### [Data section]
>> Begin

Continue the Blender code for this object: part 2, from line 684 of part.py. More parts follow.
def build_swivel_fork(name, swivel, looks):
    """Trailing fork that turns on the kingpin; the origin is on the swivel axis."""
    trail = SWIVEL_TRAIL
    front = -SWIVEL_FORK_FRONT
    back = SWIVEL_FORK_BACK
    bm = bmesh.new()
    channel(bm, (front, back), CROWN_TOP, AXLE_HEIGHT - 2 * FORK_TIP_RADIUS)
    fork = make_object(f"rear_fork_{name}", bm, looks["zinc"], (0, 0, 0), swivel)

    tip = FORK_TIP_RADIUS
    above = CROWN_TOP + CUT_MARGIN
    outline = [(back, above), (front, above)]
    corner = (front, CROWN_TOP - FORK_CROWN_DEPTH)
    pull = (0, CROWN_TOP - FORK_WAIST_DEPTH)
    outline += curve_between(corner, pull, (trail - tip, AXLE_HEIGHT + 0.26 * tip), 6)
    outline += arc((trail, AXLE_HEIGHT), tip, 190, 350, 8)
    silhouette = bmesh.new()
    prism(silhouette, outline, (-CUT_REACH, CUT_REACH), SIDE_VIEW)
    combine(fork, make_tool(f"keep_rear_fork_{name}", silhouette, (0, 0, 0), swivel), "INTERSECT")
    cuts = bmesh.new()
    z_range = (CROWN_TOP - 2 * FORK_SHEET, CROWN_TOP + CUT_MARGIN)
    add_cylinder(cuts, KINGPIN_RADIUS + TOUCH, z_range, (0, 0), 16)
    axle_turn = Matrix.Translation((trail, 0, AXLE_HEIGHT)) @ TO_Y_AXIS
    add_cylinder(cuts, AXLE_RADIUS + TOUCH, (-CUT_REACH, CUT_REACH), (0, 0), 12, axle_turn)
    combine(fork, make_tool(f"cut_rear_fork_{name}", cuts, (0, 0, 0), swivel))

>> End

### [Required task]
Copy every line verbatim.

### [Solution to the exercise]
Continue the Blender code for this object: part 2, from line 684 of part.py. More parts follow.
def build_swivel_fork(name, swivel, looks):
    """Trailing fork that turns on the kingpin; the origin is on the swivel axis."""
    trail = SWIVEL_TRAIL
    front = -SWIVEL_FORK_FRONT
    back = SWIVEL_FORK_BACK
    bm = bmesh.new()
    channel(bm, (front, back), CROWN_TOP, AXLE_HEIGHT - 2 * FORK_TIP_RADIUS)
    fork = make_object(f"rear_fork_{name}", bm, looks["zinc"], (0, 0, 0), swivel)

    tip = FORK_TIP_RADIUS
    above = CROWN_TOP + CUT_MARGIN
    outline = [(back, above), (front, above)]
    corner = (front, CROWN_TOP - FORK_CROWN_DEPTH)
    pull = (0, CROWN_TOP - FORK_WAIST_DEPTH)
    outline += curve_between(corner, pull, (trail - tip, AXLE_HEIGHT + 0.26 * tip), 6)
    outline += arc((trail, AXLE_HEIGHT), tip, 190, 350, 8)
    silhouette = bmesh.new()
    prism(silhouette, outline, (-CUT_REACH, CUT_REACH), SIDE_VIEW)
    combine(fork, make_tool(f"keep_rear_fork_{name}", silhouette, (0, 0, 0), swivel), "INTERSECT")
    cuts = bmesh.new()
    z_range = (CROWN_TOP - 2 * FORK_SHEET, CROWN_TOP + CUT_MARGIN)
    add_cylinder(cuts, KINGPIN_RADIUS + TOUCH, z_range, (0, 0), 16)
    axle_turn = Matrix.Translation((trail, 0, AXLE_HEIGHT)) @ TO_Y_AXIS
    add_cylinder(cuts, AXLE_RADIUS + TOUCH, (-CUT_REACH, CUT_REACH), (0, 0), 12, axle_turn)
    combine(fork, make_tool(f"cut_rear_fork_{name}", cuts, (0, 0, 0), swivel))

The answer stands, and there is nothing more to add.